= Ana Miljanić =

Serbian politician and athlete

Ana Miljanić (Ана Миљанић; born 1982) is a politician and athlete in Serbia. She has served in the National Assembly of Serbia since 2020 as a member of the Serbian Progressive Party.

==Athlete==
Miljanić was born in Požarevac, in what was then the Socialist Republic of Serbia in the Socialist Federal Republic of Yugoslavia. She is a professor of physical education and has been a member of Serbia's national basketball team.

==Politician==
===Municipal politics===
Miljanić was appointed to Požarevac's municipal council (i.e., the executive branch of the city government) in 2016 as a non-partisan representative with responsibility for sports, youth, and tourism. She later joined the Progressive Party and served on council until 2020. In August 2020, she was recognized for her role in organizing the Tour de Serbie.

===Parliamentarian===
Miljanić received the 154th position on the Progressive Party's Aleksandar Vučić — For Our Children electoral list in the 2020 Serbian parliamentary election and was elected when the list won a landslide majority with 188 out of 250 mandates.
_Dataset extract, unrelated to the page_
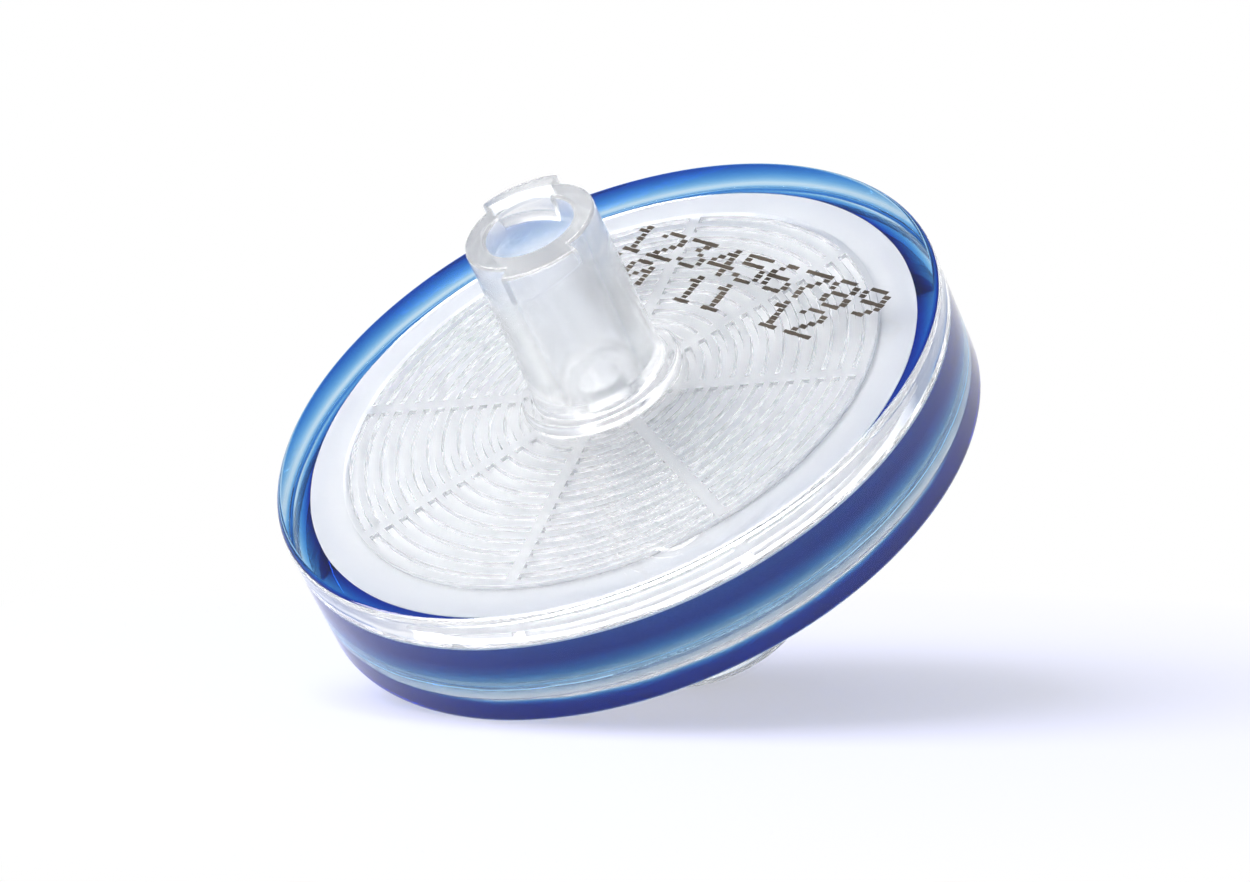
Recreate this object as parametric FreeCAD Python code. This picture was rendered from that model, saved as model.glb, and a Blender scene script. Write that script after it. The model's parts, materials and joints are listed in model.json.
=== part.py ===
import FreeCAD, Part

import math
import os

# A 33 mm syringe filter: two clear moulded halves, a white membrane clamped between
# them, and a coloured ring that is injected into the channel between their edges and
# welds all three together.
#
# Every piece is drawn about the filter's own axis: z = 0 is the flat top of the disc,
# the inlet rises above it and the outlet hangs below.  At the end the whole filter is
# laid down as it rests on a bench, on the edge of the disc and the end of the outlet.
# All sizes are in millimetres and all angles in degrees.

# ---------------------------------------------------------------- disc
disc_radius = 16.5
disc_thickness = 6.1           # flat top to the foot of the rim
edge_rounding = 0.3

# ---------------------------------------------------------------- rim of the upper half
plate_thickness = 2.1          # flat top to the land that presses on the membrane
skirt_depth = 3.85             # flat top to the lower edge of the skirt
skirt_root_width = 1.4         # the skirt thins from its root to its lower edge
skirt_edge_width = 0.3

# ---------------------------------------------------------------- rim of the lower half
flange_gap = 0.12              # skirt to flange, where the ring shows at the outside
flange_chamfer_width = 0.15
flange_chamfer_height = 0.65
rim_foot = 0.45                # width of the rim's foot
rim_drop = 1.1                 # underside of the plate to the rim's foot
rim_bevel = 25.0               # slope from the foot up to the underside

# ---------------------------------------------------------------- membrane and chambers
membrane_thickness = 0.15
membrane_edge_clearance = 0.1  # membrane rim to the wall round it
grip_width = 0.9               # ledge of the ring under the membrane's rim
clamp_width = 0.9              # flat land of the lower half inside the ring
inlet_chamber_depth = 0.6      # roof down to the membrane
outlet_chamber_depth = 0.5     # membrane down to the floor

# ---------------------------------------------------------------- concentric ribs
roof_rib_pitch = 0.78
support_rib_pitch = 1.5
rib_root_width = 0.44
rib_tip_width = 0.30
rib_end_gap = 0.30             # outermost rib to the wall of the chamber
innermost_rib_radius = 3.0
roof_rib_height = 0.5
channel_count = 8
channel_width = 0.6
channel_turn = 9.0             # first radial channel, from +X

# ---------------------------------------------------------------- luer fittings
luer_taper = 0.06              # on the diameter, as the standard cone
mouth_diameter = 4.3           # female cone at its mouth
mouth_chamfer = 0.12
tip_diameter = 4.0             # male cone at its tip
tip_rounding = 0.15

# ---------------------------------------------------------------- inlet hub
hub_height = 9.2
hub_wall = 1.0                 # round the cone's mouth
hub_draft = 0.5                # degrees, wider towards the disc
hub_floor = 0.6                # bottom of the female cone above the disc's top
inlet_hole_radius = 1.1
foot_reach = 0.7               # beyond the hub
foot_height = 0.45
foot_fillet = 0.25

lug_reach = 0.75               # beyond the hub
lug_span = 56.0                # degrees of the circle
lug_turn = -52.0               # middle of the first lug, from +X
lug_height = 1.15              # in the middle of the lug
lug_rise = 0.75                # how far the underside climbs along the lug
lug_flank = 0.3                # how far the underside climbs from root to tip
lug_chamfer = 0.15

# ---------------------------------------------------------------- outlet
tip_reach = 11.1               # end of the male cone below the disc
outlet_bore_radius = 1.1
collar_reach = 9.0             # end of the locking collar below the disc
collar_inner_radius = 4.0
collar_wall = 0.9
collar_root = 2.6              # solid root of the collar below the disc
collar_rounding = 0.2
root_fillet = 0.5

# ---------------------------------------------------------------- derived levels
land = -plate_thickness
skirt_edge = -skirt_depth
flange = skirt_edge - flange_gap
flange_corner = flange - flange_chamfer_height
disc_bottom = -disc_thickness
underside = disc_bottom + rim_drop

skirt_root_radius = disc_radius - skirt_root_width
skirt_edge_radius = disc_radius - skirt_edge_width
flange_radius = disc_radius - flange_chamfer_width
foot_inner_radius = disc_radius - rim_foot
underside_radius = foot_inner_radius - rim_drop / math.tan(math.radians(rim_bevel))

membrane_top = land
membrane_bottom = membrane_top - membrane_thickness
membrane_radius = skirt_root_radius - membrane_edge_clearance
ring_inner_radius = skirt_root_radius - grip_width
chamber_radius = ring_inner_radius - clamp_width
roof = membrane_top + inlet_chamber_depth
floor = membrane_bottom - outlet_chamber_depth

taper_per_mm = luer_taper / 2  # change of radius along the axis
mouth_radius = mouth_diameter / 2
hub_radius = mouth_radius + hub_wall
lug_radius = hub_radius + lug_reach

tip_radius = tip_diameter / 2
tip_end = disc_bottom - tip_reach
collar_outer_radius = collar_inner_radius + collar_wall
collar_end = disc_bottom - collar_reach
collar_web = disc_bottom - collar_root

AXIS_START = FreeCAD.Vector(0, 0, 0)
UP = FreeCAD.Vector(0, 0, 1)


# ---------------------------------------------------------------- drawing helpers
def point(radius, level):
    """A point of a half section, which is drawn in the XZ plane."""
    return FreeCAD.Vector(radius, 0, level)


def rounded_corner(before, corner, after, radius):
    """Where the arc that rounds a corner starts, passes and ends."""
    to_before = (before - corner).normalize()
    to_after = (after - corner).normalize()
    half_angle = to_before.getAngle(to_after) / 2
    bisector = (to_before + to_after).normalize()
    run = radius / math.tan(half_angle)
    middle = radius / math.sin(half_angle) - radius
    return corner + to_before * run, corner + bisector * middle, corner + to_after * run


def section(corners):
    """A closed half section; each corner is (radius, level) or (radius, level, rounding)."""
    places = [point(corner[0], corner[1]) for corner in corners]
    edges = []
    starts = []
    ends = []
    for index, corner in enumerate(corners):
        here = places[index]
        if len(corner) == 3:
            following = places[(index + 1) % len(places)]
            start, middle, end = rounded_corner(places[index - 1], here, following, corner[2])
            edges.append(Part.Arc(start, middle, end).toShape())
        else:
            start, end = here, here
        starts.append(start)
        ends.append(end)
    for index, end in enumerate(ends):
        following = starts[(index + 1) % len(starts)]
        if end.distanceToPoint(following) > 1e-7:
            edges.append(Part.makeLine(end, following))
    return Part.Face(Part.Wire(Part.__sortEdges__(edges)))


def turned(corners, angle=360.0):
    """A solid of revolution about the filter's axis."""
    return section(corners).revolve(AXIS_START, UP, angle)


# ---------------------------------------------------------------- ribs of a chamber
def rib_radii(pitch):
    """Centre radii of the concentric ribs, from the chamber's wall inwards."""
    radii = []
    radius = chamber_radius - rib_end_gap - rib_root_width / 2
    while radius > innermost_rib_radius:
        radii.append(radius)
        radius -= pitch
    return radii


def channels(low, high):
    """Radial channels that cut across the ribs; each bar makes two of them."""
    bars = []
    for index in range(channel_count // 2):
        corner = FreeCAD.Vector(-chamber_radius, -channel_width / 2, low)
        bar = Part.makeBox(2 * chamber_radius, channel_width, high - low, corner)
        bar.rotate(AXIS_START, UP, channel_turn + index * 360.0 / channel_count)
        bars.append(bar)
    return bars


def ribs(root, tip, pitch):
    """Tapered concentric ribs from the chamber's wall at root to their tips, with gaps
    where the radial channels pass."""
    rings = []
    for radius in rib_radii(pitch):
        rings.append(turned([
            (radius - rib_root_width / 2, root),
            (radius + rib_root_width / 2, root),
            (radius + rib_tip_width / 2, tip),
            (radius - rib_tip_width / 2, tip),
        ]))
    return Part.makeCompound(rings).cut(channels(min(root, tip), max(root, tip)))


# ---------------------------------------------------------------- the four pieces
def lug():
    """One locking lug at the mouth of the inlet; its underside climbs like a thread."""
    inside = hub_radius - lug_chamfer
    low = hub_height - 2 * lug_height
    bar = turned([
        (inside, hub_height),
        (lug_radius - lug_chamfer, hub_height),
        (lug_radius, hub_height - lug_chamfer),
        (lug_radius, low),
        (inside, low),
    ], lug_span)
    bar.rotate(AXIS_START, UP, -lug_span / 2)
    size = 4 * lug_radius
    below = Part.makeBox(size, size, size, FreeCAD.Vector(-size / 2, -size / 2, -size))
    lug_length = 2 * lug_radius * math.sin(math.radians(lug_span / 2))
    below.rotate(AXIS_START, FreeCAD.Vector(1, 0, 0), math.degrees(math.atan(lug_rise / lug_length)))
    below.rotate(AXIS_START, FreeCAD.Vector(0, 1, 0), -math.degrees(math.atan(lug_flank / lug_reach)))
    below.translate(point(lug_radius, hub_height - lug_height))
    return bar.cut(below)


def inlet_housing():
    """Upper half: flat plate with a skirt, female luer hub with two lugs, ribbed roof."""
    hub_foot_radius = hub_radius + (hub_height - foot_height) * math.tan(math.radians(hub_draft))
    foot_radius = hub_radius + foot_reach
    cone_depth = hub_height - hub_floor
    cone_end_radius = mouth_radius - cone_depth * taper_per_mm
    body = turned([
        (inlet_hole_radius, roof),
        (chamber_radius, roof),
        (chamber_radius, land),
        (skirt_root_radius, land),
        (skirt_edge_radius, skirt_edge),
        (disc_radius, skirt_edge),
        (disc_radius, 0, edge_rounding),
        (foot_radius, 0, foot_fillet),
        (foot_radius, foot_height, foot_fillet / 2),
        (hub_foot_radius, foot_height, foot_fillet),
        (hub_radius, hub_height, mouth_chamfer),
        (mouth_radius + mouth_chamfer, hub_height),
        (mouth_radius, hub_height - mouth_chamfer),
        (cone_end_radius, hub_floor),
        (inlet_hole_radius, hub_floor),
    ])
    first_lug = lug()
    first_lug.rotate(AXIS_START, UP, lug_turn)
    second_lug = first_lug.copy()
    second_lug.rotate(AXIS_START, UP, 180)
    roof_ribs = ribs(roof, roof - roof_rib_height, roof_rib_pitch)
    return body.fuse([first_lug, second_lug, roof_ribs]).removeSplitter()


def outlet_housing():
    """Lower half: ribbed support, flange and rim, male luer cone in its locking collar."""
    cone_root_radius = tip_radius + (collar_web - tip_end) * taper_per_mm
    body = turned([
        (outlet_bore_radius, floor),
        (chamber_radius, floor),
        (chamber_radius, membrane_bottom),
        (ring_inner_radius, membrane_bottom),
        (ring_inner_radius, flange),
        (flange_radius, flange),
        (disc_radius, flange_corner),
        (disc_radius, disc_bottom, edge_rounding),
        (foot_inner_radius, disc_bottom),
        (underside_radius, underside),
        (collar_outer_radius, underside, root_fillet),
        (collar_outer_radius, collar_end, collar_rounding),
        (collar_inner_radius, collar_end, collar_rounding),
        (collar_inner_radius, collar_web),
        (cone_root_radius, collar_web),
        (tip_radius, tip_end, tip_rounding),
        (outlet_bore_radius, tip_end, tip_rounding),
    ])
    support_ribs = ribs(floor, membrane_bottom, support_rib_pitch)
    return body.fuse(support_ribs).removeSplitter()


def membrane():
    """A plain disc of porous film."""
    return Part.makeCylinder(membrane_radius, membrane_thickness, point(0, membrane_bottom))


def weld_ring():
    """Fills the channel between skirt and flange and grips the membrane's rim."""
    return turned([
        (ring_inner_radius, flange),
        (flange_radius, flange),
        (disc_radius, flange_corner),
        (disc_radius, skirt_edge),
        (skirt_edge_radius, skirt_edge),
        (skirt_root_radius, land),
        (skirt_root_radius, membrane_bottom),
        (ring_inner_radius, membrane_bottom),
    ])


# ---------------------------------------------------------------- resting on a bench
def lean_onto(end_radius, end_level, end_rounding):
    """Lean at which the disc's lower edge and a rounded end of the outlet both touch the
    bench, as the angle of their common tangent from square across the axis."""
    across = (disc_radius - edge_rounding) - (end_radius - end_rounding)
    along = (disc_bottom + edge_rounding) - (end_level + end_rounding)
    span = math.hypot(across, along)
    return math.degrees(math.atan2(along, across) - math.asin((edge_rounding - end_rounding) / span))


def resting_lean():
    """The filter comes to rest on whichever end of the outlet the bench meets first."""
    on_collar = lean_onto(collar_outer_radius, collar_end, collar_rounding)
    on_tip = lean_onto(tip_radius, tip_end, tip_rounding)
    return max(on_collar, on_tip)


def lay_down(shapes, lean):
    """Lean the inlet towards -Y, set the lowest points on z = 0 and centre the box."""
    slope = math.radians(lean)
    edge_centre = disc_radius - edge_rounding
    lowest = -edge_centre * math.sin(slope) + (disc_bottom + edge_rounding) * math.cos(slope) - edge_rounding
    front = -edge_centre * math.cos(slope) + edge_rounding * math.sin(slope) - edge_rounding
    back = edge_centre * math.cos(slope) - (disc_bottom + edge_rounding) * math.sin(slope) + edge_rounding
    for shape in shapes.values():
        shape.rotate(AXIS_START, FreeCAD.Vector(1, 0, 0), lean)
        shape.translate(FreeCAD.Vector(0, -(front + back) / 2, -lowest))


pieces = {
    "inlet_housing": inlet_housing(),
    "membrane": membrane(),
    "outlet_housing": outlet_housing(),
    "weld_ring": weld_ring(),
}
lean = resting_lean()
lay_down(pieces, lean)

os.makedirs("parts", exist_ok=True)
for name, shape in pieces.items():
    shape.exportStep("parts/" + name + ".step")
    box = shape.optimalBoundingBox(False)
    print(name, "valid", shape.isValid(), "solids", len(shape.Solids), "volume", round(shape.Volume, 2),
          "y", round(box.YMin, 3), round(box.YMax, 3), "z", round(box.ZMin, 3), round(box.ZMax, 3))
print("lean", round(lean, 3))
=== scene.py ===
# %% [markdown]
# # A clear disc filter, made as a lesson
#
# A syringe filter is two clear plastic mouldings with a white membrane between them and a
# blue ring that welds their edges. Nearly everything that makes it look the way it does
# happens inside the plastic: the ring is seen through a clear skirt, mirrored in the rim
# and bent by the flat top. So the lesson is mostly about building the inside truthfully,
# and then letting light do the painting.
#
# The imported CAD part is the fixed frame. Four of the pieces made here stand in for its four
# nodes, in the same place and inside the same box, only smoother and in their real
# materials. The fifth is the print.

# %% Load the frame
import json
import math

import bmesh
import bpy
from mathutils import Matrix, Vector


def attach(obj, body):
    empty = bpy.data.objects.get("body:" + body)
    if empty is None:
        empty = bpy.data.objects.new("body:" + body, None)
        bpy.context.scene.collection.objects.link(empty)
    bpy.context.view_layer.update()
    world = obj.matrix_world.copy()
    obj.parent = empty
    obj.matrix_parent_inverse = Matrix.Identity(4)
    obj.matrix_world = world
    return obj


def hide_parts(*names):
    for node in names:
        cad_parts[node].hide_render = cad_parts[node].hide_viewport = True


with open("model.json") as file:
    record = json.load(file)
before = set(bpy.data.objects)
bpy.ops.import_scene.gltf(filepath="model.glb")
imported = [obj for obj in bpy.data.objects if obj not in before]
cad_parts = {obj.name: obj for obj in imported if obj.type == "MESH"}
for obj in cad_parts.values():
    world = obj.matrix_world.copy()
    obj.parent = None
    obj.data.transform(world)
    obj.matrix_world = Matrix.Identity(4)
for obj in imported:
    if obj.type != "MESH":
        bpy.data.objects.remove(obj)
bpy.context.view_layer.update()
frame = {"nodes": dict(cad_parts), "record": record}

print("frame:", ", ".join(sorted(frame["nodes"])))

# %% [markdown]
# ## A frame of its own for the filter
#
# The filter lies leaning on the bench, but it is turned work, so it is far easier to draw
# upright. All the sizes below are in millimetres about the filter's own axis, with level 0
# at the flat top of the disc. The inlet's mount says where that axis runs and which way it
# points, so one matrix lays every finished mesh down in its place.

# %% Lay-down matrix
MM = 0.001
INLET_MOUNT_LEVEL = 4.84                # middle of the female cone above the flat top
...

She is now a member of the European integration committee; a deputy member of the health and family committee, the culture and information committee, and the committee on labour, social issues, social inclusion, and poverty reduction; and a member of Serbia's parliamentary friendship groups with Australia, Austria, Belgium, Bosnia and Herzegovina, Canada, China, Cuba, Cyprus, France, Germany, Greece, Hungary, Italy, Japan, Norway, Portugal, Russia, Slovenia, Spain, Sweden, Switzerland, Turkey, the United Arab Emirates, the United Kingdom, and the United States of America.